After reading Blood Child, read the Parable of the Sower or Kindred. Octavia Butler is one of my all time favorites. Glad you finally met her.
You were in my dream last night. This happens a lot but I usually ignore it. It's normal. Just like the way I think of you. I like to peek at your pictures and I read your words in the moments that I miss what we had.
Whenever I wake up from a dream of you, I smile but that's all. I don't write to you like I used to, like I'm doing now. I don't unblock your number so that I may call you. I know you are where you need to be and I am where I need to be and respectfully we are no longer in the same place for a reason.
When you come to my dreams, I know it's your soul traveling to visit me. The dreams are usually the same. We are on the run. It's very hasty. Sometimes scary but you are always there and we are always moving to whatever the destination is together. There's always something attempting to separate us but with every dream, we seem to get better at sticking together and blocking the energy of the negative force.
If I had to guess, I would say that those dreams are a reflection of our current reality. We are both running together but not in the physical.

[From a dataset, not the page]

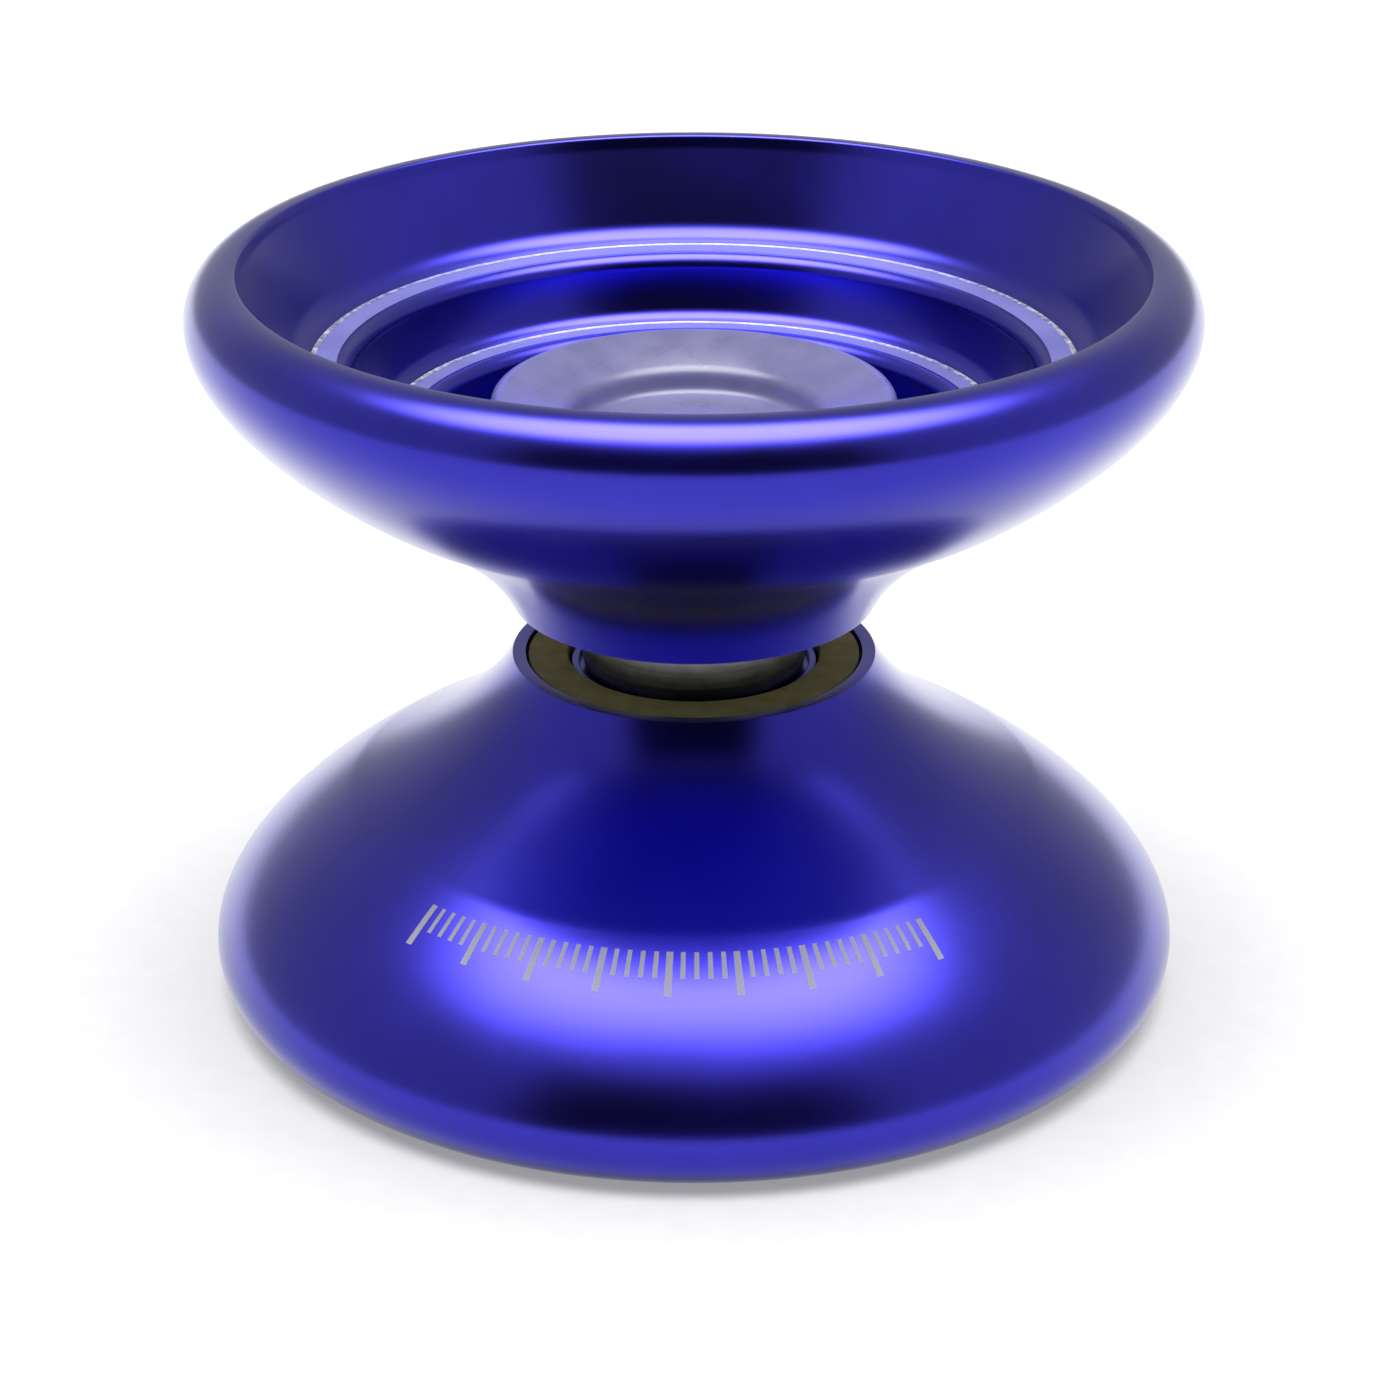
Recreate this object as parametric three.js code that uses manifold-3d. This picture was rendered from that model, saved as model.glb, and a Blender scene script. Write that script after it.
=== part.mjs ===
// A ball-bearing yo-yo. Two turned aluminium halves are screwed together on one axle, with a ball
// bearing and two response pads between them. Each half carries a dished cap that spins on a small
// ball bearing of its own. The yo-yo stands on the rim of its lower half, with its spin axis along +Z.

import * as THREE from 'three';
import { mergeVertices } from 'three/addons/utils/BufferGeometryUtils.js';
import Module from 'manifold-3d';

const wasm = await Module();
wasm.setup();

// Driving dimensions, in millimetres. In a half, z is the height above the yo-yo's middle plane.
const DIAMETER = 56;
const WIDTH = 43;
const STRING_GAP = 3.5;
const NECK_RADIUS = 10.4;
const CREASE = { r: 19.9, z: 9.8 };
const WIDEST_Z = 18.8;
const RIM_ROLL = 2.5;
const RIM_FLAT = 0.4;
const LIP = { r: 24.9, z: 20.8 };
const UPPER_STEP = { outer: 21.2, inner: 19.8, z: 15.8, edge: 0.9, fillet: 1.8, lean: 26 };
const LOWER_STEP = { outer: 17.1, inner: 16.0, z: 12.2, edge: 0.9, fillet: 1.1, lean: 23 };
const WELL = { r: 14.4, z: 8.6, floorR: 9, floorZ: 6.1 };

const RUNNING_GAP = 0.05;
const CHAMFER = 0.2;
const BEARING_GROOVE = 0.92;
const MAIN_BEARING = { bore: 6.35, outside: 12.7, width: 4.76, balls: 8, ball: 1.5875, land: 0.925 };
const HUB_BEARING = { bore: 3.175, outside: 9.525, width: 3.967, balls: 7, ball: 1.5875, land: 0.9 };
const BEARING_RELIEF = { depth: 0.35, side: 0.25 };
const HUB_SEAT_Z = 6.35;
const PAD = { outside: 19, inside: 14.4, depth: 1.15, side: 0.15, z: 1.85, lipZ: 2.3 };
const AXLE = { diameter: 4, pitch: 0.7, threadDepth: 0.35, length: 10.5, socket: 2, socketDepth: 2.2 };
const SHIELD = { z: 1.95, thickness: 0.2, mouthDepth: 0.55, mouthStep: 0.4, wire: 0.14, wireWidth: 0.3 };
const CAGE = { width: 0.84, bottom: -1.25, top: 0.45, pocketGap: 0.14 };
const CAP = { r: 11.35, z: 13.9, edge: 0.7, skirt: 1.2 };
const DISH = { ringR: 7.2, ringZ: 12.6, floorR: 6.7, floorZ: 11.35 };

const SHELL_SEGMENTS = 32;
const RING_SEGMENTS = 24;
const BALL_SEGMENTS = [8, 6];

const MIDDLE = WIDTH / 2;
const R = DIAMETER / 2;
const BOSS_Z = 0.3;
const BEARING_SEAT_Z = MAIN_BEARING.width / 2 + RUNNING_GAP;

// Shapes

function point(r, z) {
  return new THREE.Vector2(r, z);
}

// The point at a distance from another, in a direction measured from the spin axis.
function ahead(from, degrees, distance) {
  const angle = THREE.MathUtils.degToRad(degrees);
  return point(from.x + distance * Math.sin(angle), from.y + distance * Math.cos(angle));
}

// Points along an elliptical arc from one angle to another, in degrees, both ends included.
function arc(r, z, radiusR, radiusZ, from, to, steps) {
  const start = THREE.MathUtils.degToRad(from);
  const end = THREE.MathUtils.degToRad(to);
  return new THREE.EllipseCurve(r, z, radiusR, radiusZ, start, end, to < from).getPoints(steps);
}

// A solid turned about Z from an outline that runs with the material on its left.
function turned(outline, segments) {
  return new THREE.LatheGeometry(outline, segments).rotateX(Math.PI / 2);
}

// A turned ring, whose outline closes on itself.
function turnedRing(outline, segments) {
  return turned([...outline, outline[0]], segments);
}

function toManifold(geometry) {
  const bare = geometry.clone();
  bare.deleteAttribute('normal');
  bare.deleteAttribute('uv');
  const merged = mergeVertices(bare, 1e-4);
  return new wasm.Manifold(new wasm.Mesh({
    numProp: 3,
    vertProperties: new Float32Array(merged.attributes.position.array),
    triVerts: new Uint32Array(merged.index.array),
  }));
}

function fromManifold(solid) {
  const mesh = solid.getMesh();
  const geometry = new THREE.BufferGeometry();
  geometry.setAttribute('position', new THREE.BufferAttribute(mesh.vertProperties, 3));
  geometry.setIndex(new THREE.BufferAttribute(mesh.triVerts, 1));
  geometry.computeVertexNormals();
  return geometry;
}

function cut(geometry, tools) {
  let solid = toManifold(geometry);
  for (const tool of tools) {
    solid = solid.subtract(toManifold(tool));
  }
  return fromManifold(solid);
}

// Materials

const ANODISED = { color: 0x3a32b4, roughness: 0.35, metalness: 1 };
const STEEL = { color: 0x8c8f96, roughness: 0.3, metalness: 1 };
const DARK_STEEL = { color: 0x4a4b52, roughness: 0.4, metalness: 1 };
const SILICONE = { color: 0x4b4830, roughness: 0.85, metalness: 0 };
const FROSTED = { color: 0xc4c6de, roughness: 0.5, metalness: 0 };
const NYLON = { color: 0xd8d2bc, roughness: 0.6, metalness: 0 };

function piece(name, geometry, finish) {
  const mesh = new THREE.Mesh(geometry, new THREE.MeshStandardMaterial(finish));
  mesh.name = name;
  return mesh;
}

// A half's shell

// The face towards the string gap: blind axle hole, boss, bearing seat and response recess.
function hubFace() {
  const holeR = AXLE.diameter / 2 + RUNNING_GAP;
  const holeEnd = HUB_SEAT_Z - 1;
  const bossR = MAIN_BEARING.bore / 2 - RUNNING_GAP;
  const shoulderR = bossR + MAIN_BEARING.land - RUNNING_GAP;
  const seatR = MAIN_BEARING.outside / 2 + BEARING_RELIEF.side;
  const seatFloor = BEARING_SEAT_Z + BEARING_RELIEF.depth;
  const recessInner = PAD.inside / 2 - PAD.side;
  const recessOuter = PAD.outside / 2 + PAD.side;
  const recessFloor = PAD.z + PAD.depth + RUNNING_GAP;
  return [
    point(0, holeEnd), point(holeR, holeEnd), point(holeR, BOSS_Z), point(bossR, BOSS_Z),
    point(bossR, BEARING_SEAT_Z), point(shoulderR, BEARING_SEAT_Z), point(shoulderR, seatFloor),
    point(seatR, seatFloor), point(seatR, PAD.lipZ), point(recessInner, PAD.lipZ),
    point(recessInner, recessFloor), point(recessOuter, recessFloor), point(recessOuter, STRING_GAP / 2),
  ];
}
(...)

We don't need to be physically with one another. We have a soul tie, one that neither one of us can break. I am not in love with you. I don't want to be with you ... But I accept the fact that I cannot change who you will always be in my life. There's no reason to be angry with myself for the truth. There's no serenity in that.
I can, however, stop myself from checking on you but there's nothing in me that feels upset when I do. I still care and that's not wrong.

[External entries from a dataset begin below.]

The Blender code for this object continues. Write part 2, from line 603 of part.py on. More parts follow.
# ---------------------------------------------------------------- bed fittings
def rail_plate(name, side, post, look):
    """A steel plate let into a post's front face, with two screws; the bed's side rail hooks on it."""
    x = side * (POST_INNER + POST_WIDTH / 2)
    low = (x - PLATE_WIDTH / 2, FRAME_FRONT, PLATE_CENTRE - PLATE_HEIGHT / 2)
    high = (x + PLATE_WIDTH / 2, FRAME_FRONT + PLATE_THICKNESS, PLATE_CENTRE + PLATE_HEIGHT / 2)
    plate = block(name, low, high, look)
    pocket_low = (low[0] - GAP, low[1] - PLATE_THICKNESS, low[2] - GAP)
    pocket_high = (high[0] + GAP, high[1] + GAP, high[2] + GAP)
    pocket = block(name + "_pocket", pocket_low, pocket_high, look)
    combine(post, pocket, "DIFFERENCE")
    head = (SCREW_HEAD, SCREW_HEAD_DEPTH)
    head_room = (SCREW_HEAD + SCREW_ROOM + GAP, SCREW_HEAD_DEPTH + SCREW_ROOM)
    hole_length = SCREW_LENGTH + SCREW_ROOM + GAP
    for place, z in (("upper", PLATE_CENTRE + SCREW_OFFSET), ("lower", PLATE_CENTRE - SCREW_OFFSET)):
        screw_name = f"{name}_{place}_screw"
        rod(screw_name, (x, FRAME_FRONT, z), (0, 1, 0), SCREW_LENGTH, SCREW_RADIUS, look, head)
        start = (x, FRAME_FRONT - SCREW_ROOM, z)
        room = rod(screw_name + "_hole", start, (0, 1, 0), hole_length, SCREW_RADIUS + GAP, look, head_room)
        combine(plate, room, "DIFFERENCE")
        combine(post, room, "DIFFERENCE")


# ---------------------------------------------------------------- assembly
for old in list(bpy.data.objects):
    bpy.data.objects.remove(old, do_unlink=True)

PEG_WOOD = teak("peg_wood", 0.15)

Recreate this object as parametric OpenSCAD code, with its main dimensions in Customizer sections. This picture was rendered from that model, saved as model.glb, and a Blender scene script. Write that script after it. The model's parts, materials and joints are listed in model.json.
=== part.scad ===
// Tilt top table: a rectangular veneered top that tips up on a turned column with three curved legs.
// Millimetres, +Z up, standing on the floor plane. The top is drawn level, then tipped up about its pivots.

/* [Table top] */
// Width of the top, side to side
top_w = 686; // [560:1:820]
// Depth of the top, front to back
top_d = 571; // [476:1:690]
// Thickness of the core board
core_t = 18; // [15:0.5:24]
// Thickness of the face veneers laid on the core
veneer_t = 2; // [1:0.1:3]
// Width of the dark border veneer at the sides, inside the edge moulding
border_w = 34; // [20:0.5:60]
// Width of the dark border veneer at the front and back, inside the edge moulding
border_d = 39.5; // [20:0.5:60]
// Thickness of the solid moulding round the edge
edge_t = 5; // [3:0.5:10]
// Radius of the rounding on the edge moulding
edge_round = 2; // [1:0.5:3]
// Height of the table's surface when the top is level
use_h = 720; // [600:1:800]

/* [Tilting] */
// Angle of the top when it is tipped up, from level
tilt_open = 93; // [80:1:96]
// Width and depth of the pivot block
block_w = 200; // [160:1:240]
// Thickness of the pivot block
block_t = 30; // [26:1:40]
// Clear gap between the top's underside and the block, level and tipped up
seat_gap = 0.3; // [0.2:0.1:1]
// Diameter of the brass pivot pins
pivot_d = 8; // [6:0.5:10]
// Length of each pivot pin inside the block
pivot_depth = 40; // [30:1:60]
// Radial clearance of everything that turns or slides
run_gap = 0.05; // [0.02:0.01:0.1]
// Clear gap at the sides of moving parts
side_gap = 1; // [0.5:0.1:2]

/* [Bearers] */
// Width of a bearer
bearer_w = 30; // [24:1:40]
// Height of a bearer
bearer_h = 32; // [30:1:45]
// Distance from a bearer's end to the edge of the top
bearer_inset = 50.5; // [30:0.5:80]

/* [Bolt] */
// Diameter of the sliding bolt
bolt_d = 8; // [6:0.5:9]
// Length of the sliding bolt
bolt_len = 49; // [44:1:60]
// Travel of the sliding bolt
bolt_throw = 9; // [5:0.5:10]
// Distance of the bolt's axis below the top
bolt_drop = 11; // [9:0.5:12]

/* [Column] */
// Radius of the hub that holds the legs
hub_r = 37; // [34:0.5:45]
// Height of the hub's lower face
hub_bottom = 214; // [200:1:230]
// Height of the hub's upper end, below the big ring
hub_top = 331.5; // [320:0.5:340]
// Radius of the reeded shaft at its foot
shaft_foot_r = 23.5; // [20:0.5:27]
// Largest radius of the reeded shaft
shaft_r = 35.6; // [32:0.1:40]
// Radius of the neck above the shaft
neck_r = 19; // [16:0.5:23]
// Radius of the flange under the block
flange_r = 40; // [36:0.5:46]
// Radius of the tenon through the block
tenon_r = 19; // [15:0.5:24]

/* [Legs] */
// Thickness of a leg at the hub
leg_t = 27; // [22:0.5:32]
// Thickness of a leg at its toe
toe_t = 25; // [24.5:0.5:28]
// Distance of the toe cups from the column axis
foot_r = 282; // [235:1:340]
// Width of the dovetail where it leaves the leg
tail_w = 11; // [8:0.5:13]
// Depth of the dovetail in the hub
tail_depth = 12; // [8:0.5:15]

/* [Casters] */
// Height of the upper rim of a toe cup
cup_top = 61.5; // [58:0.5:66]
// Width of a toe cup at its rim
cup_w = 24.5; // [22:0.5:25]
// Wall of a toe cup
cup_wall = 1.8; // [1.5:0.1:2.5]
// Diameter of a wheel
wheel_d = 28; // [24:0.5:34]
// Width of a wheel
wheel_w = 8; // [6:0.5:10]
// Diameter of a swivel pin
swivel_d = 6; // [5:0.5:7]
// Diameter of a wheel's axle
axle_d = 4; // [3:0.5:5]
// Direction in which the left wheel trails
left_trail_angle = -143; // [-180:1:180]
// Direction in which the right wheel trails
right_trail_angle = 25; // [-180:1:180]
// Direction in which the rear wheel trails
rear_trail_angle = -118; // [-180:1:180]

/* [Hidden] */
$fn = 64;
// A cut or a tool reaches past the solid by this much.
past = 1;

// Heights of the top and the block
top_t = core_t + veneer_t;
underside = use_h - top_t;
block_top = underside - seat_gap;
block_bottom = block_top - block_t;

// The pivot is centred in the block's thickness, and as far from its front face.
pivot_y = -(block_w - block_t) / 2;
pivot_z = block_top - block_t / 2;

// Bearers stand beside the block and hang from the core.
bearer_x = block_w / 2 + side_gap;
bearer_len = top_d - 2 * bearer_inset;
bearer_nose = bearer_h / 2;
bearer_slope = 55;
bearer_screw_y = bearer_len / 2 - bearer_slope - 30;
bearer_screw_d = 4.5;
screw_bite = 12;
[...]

I read your last post just now and saw that you went to the Huntington. It's not the fact that you went there that interests me, it's the way you wrote about it. Your words looked just like mine. We both made a point to note that it's all three of those in one. Why are we still paying attention to the same details?
I went there and was cleansed by the rain. A cleanse I needed after our break up. It was my last night in LA, during the week of me trying to escape the pain of losing you. That same night, I tore out the pages and burned all of my journal entries, hoping it would remove the pain from my heart. It didn't work in that instance but the movement of space healed me over time.
Nevertheless, I still dream of you now and find you and see you and know you and feel you when I don't ask to. I can't control my dreams. I don't want to.